# What is expected
Each line that follows should be printed again exactly as it stands.

———

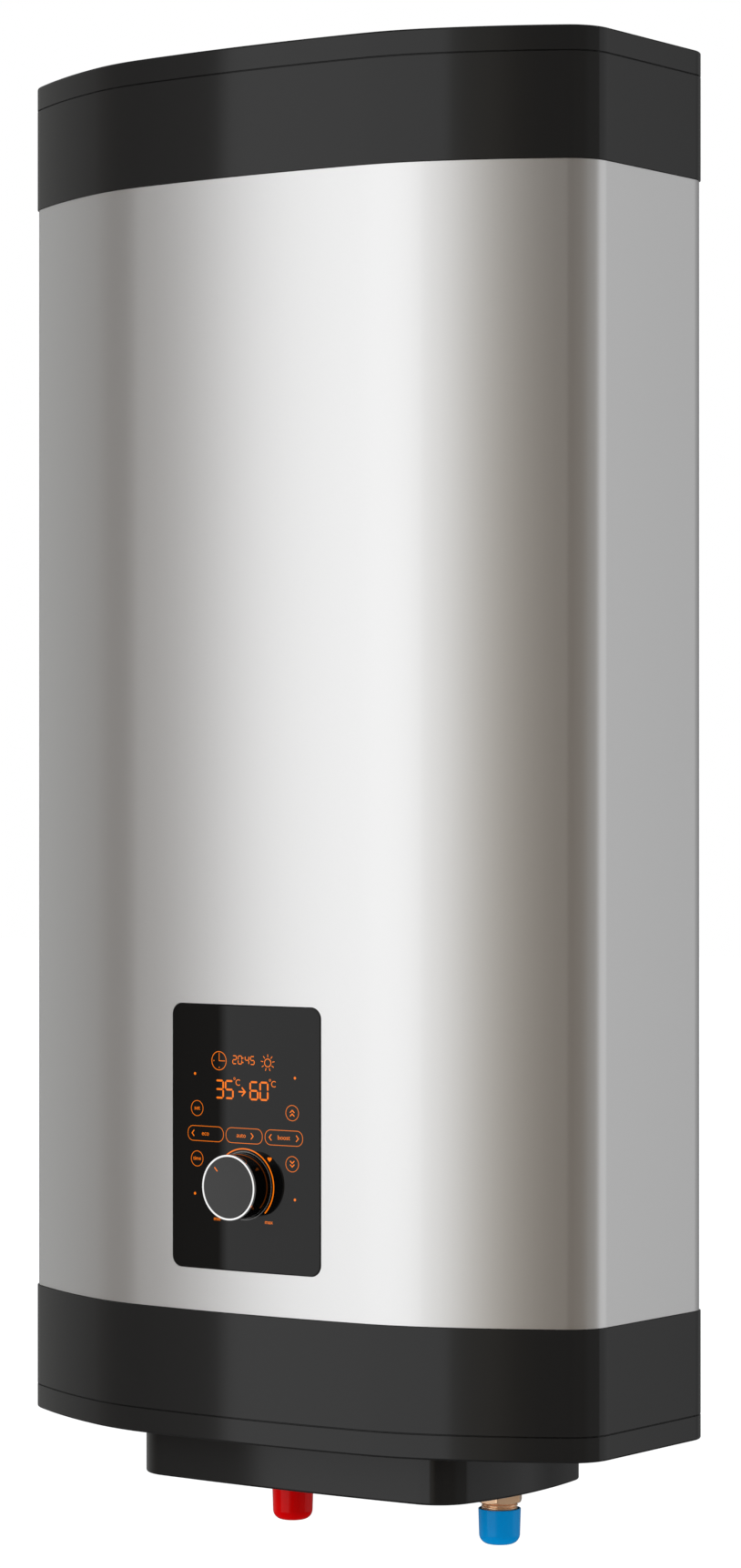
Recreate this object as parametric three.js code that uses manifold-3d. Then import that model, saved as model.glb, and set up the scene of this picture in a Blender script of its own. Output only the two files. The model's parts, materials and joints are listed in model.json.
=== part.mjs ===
// Flat wall-hung electric water heater with two inner tanks, in millimetres.
// +X is right seen from the front, +Y is towards the wall and +Z is up.
// The origin is the centre of the upper wall bracket's rear face, which lies on the wall.
// Depths from the casing's front centre towards the wall are called setbacks.
import * as THREE from "three";
import { mergeVertices } from "three/addons/utils/BufferGeometryUtils.js";
import Module from "manifold-3d";

const wasm = await Module();
wasm.setup();

// General
const fit = 0.3; // gap between pieces that seat on each other
const overrun = 4; // how far a cutter runs past what it cuts
const rightAngle = Math.PI / 2;
const sides = [-1, 1]; // left, right

// Casing
const casingHeight = 860;
const casingHalfWidth = 218;
const casingDepth = 196;
const wallGap = 12; // rear of the casing to the wall
const casingTop = 170; // above the upper bracket's centre
const shoulderRadius = 161.6;
const flankRadius = 409.3;
const cornerRadius = 29.5;
const rearCornerRadius = 21;
const centreTurn = THREE.MathUtils.degToRad(4.78); // headings at which the front's arcs end
const shoulderTurn = THREE.MathUtils.degToRad(19.97);
const flankTurn = THREE.MathUtils.degToRad(31.9);

// Jacket, bands and lids
const sheet = 0.8;
const jacketInset = 1; // the bands stand proud of the jacket by this much
const bandHeight = 64;
const seamWidth = 1;
const lidHeight = 15;
const lidThickness = 2.5;
const lidEdgeRadius = 3;
const spigotWall = 1.6;
const spigotDepth = 8;
const rearOpeningHalfWidth = 150;
const rearPanelLap = 12;

// Wall brackets
const bracketHalfLength = 150;
const bracketHeight = 46;
const bracketPlate = 2.5;
const bracketLegX = 100;
const bracketPitch = 560;
const slotX = 124;
const slotLength = 34;
const slotHeight = 14;

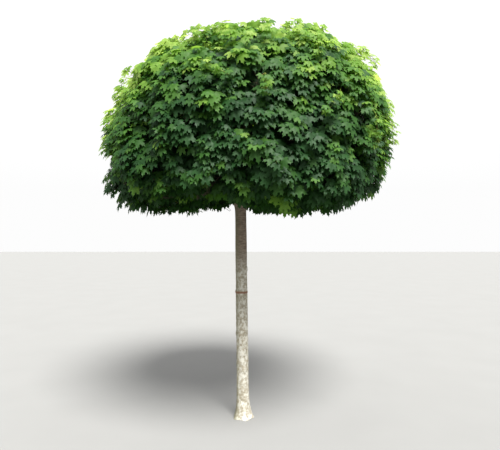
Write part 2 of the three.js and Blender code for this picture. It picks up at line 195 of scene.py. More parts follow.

———

# Worked solution
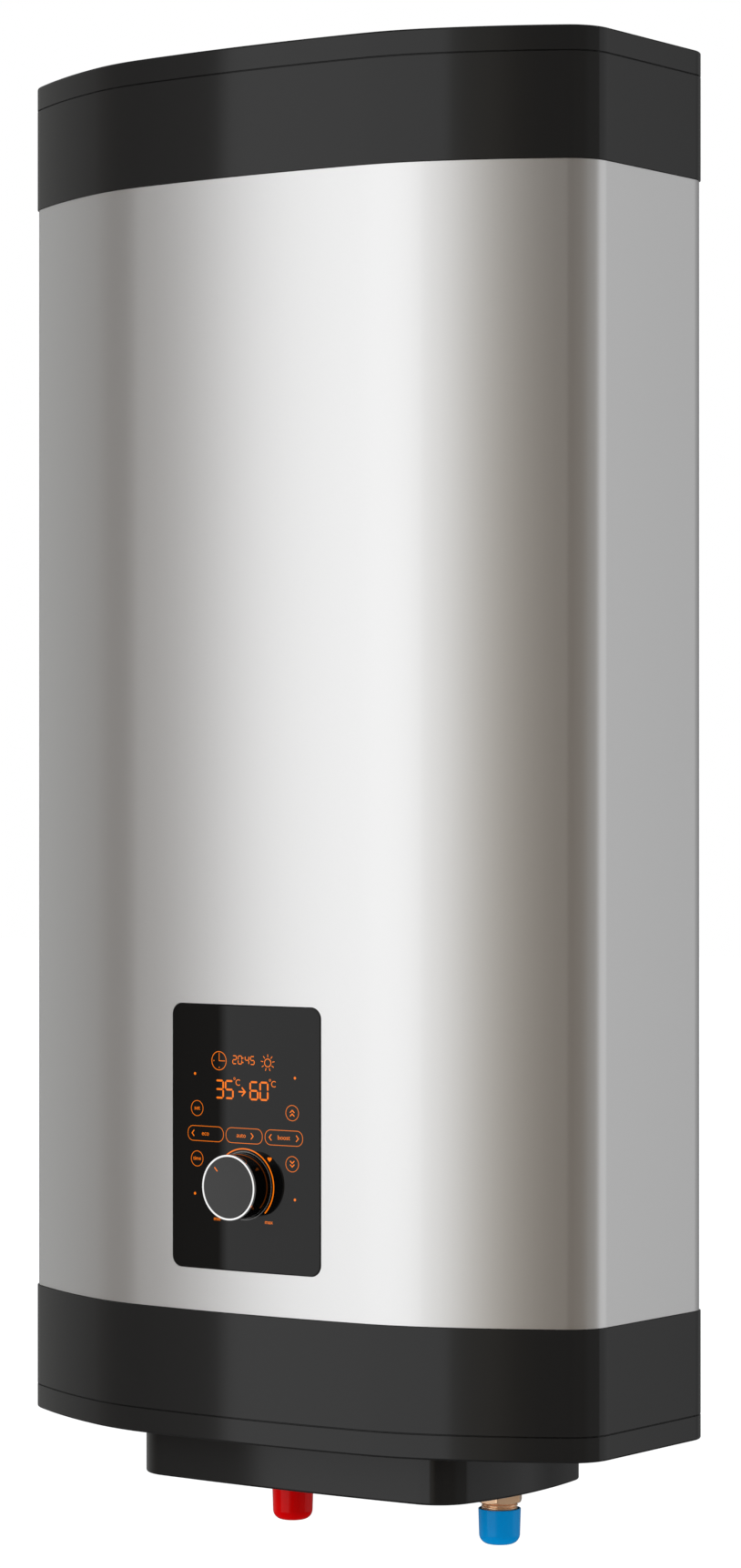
Recreate this object as parametric three.js code that uses manifold-3d. Then import that model, saved as model.glb, and set up the scene of this picture in a Blender script of its own. Output only the two files. The model's parts, materials and joints are listed in model.json.
=== part.mjs ===
// Flat wall-hung electric water heater with two inner tanks, in millimetres.
// +X is right seen from the front, +Y is towards the wall and +Z is up.
// The origin is the centre of the upper wall bracket's rear face, which lies on the wall.
// Depths from the casing's front centre towards the wall are called setbacks.
import * as THREE from "three";
import { mergeVertices } from "three/addons/utils/BufferGeometryUtils.js";
import Module from "manifold-3d";

const wasm = await Module();
wasm.setup();

// General
const fit = 0.3; // gap between pieces that seat on each other
const overrun = 4; // how far a cutter runs past what it cuts
const rightAngle = Math.PI / 2;
const sides = [-1, 1]; // left, right

// Casing
const casingHeight = 860;
const casingHalfWidth = 218;
const casingDepth = 196;
const wallGap = 12; // rear of the casing to the wall
const casingTop = 170; // above the upper bracket's centre
const shoulderRadius = 161.6;
const flankRadius = 409.3;
const cornerRadius = 29.5;
const rearCornerRadius = 21;
const centreTurn = THREE.MathUtils.degToRad(4.78); // headings at which the front's arcs end
const shoulderTurn = THREE.MathUtils.degToRad(19.97);
const flankTurn = THREE.MathUtils.degToRad(31.9);

// Jacket, bands and lids
const sheet = 0.8;
const jacketInset = 1; // the bands stand proud of the jacket by this much
const bandHeight = 64;
const seamWidth = 1;
const lidHeight = 15;
const lidThickness = 2.5;
const lidEdgeRadius = 3;
const spigotWall = 1.6;
const spigotDepth = 8;
const rearOpeningHalfWidth = 150;
const rearPanelLap = 12;

// Wall brackets
const bracketHalfLength = 150;
const bracketHeight = 46;
const bracketPlate = 2.5;
const bracketLegX = 100;
const bracketPitch = 560;
const slotX = 124;
const slotLength = 34;
const slotHeight = 14;

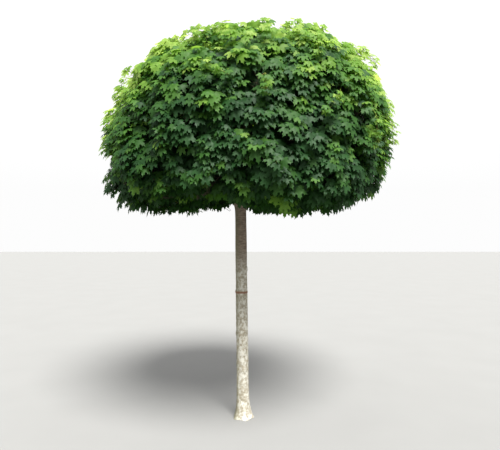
Write part 2 of the three.js and Blender code for this picture. It picks up at line 195 of scene.py. More parts follow.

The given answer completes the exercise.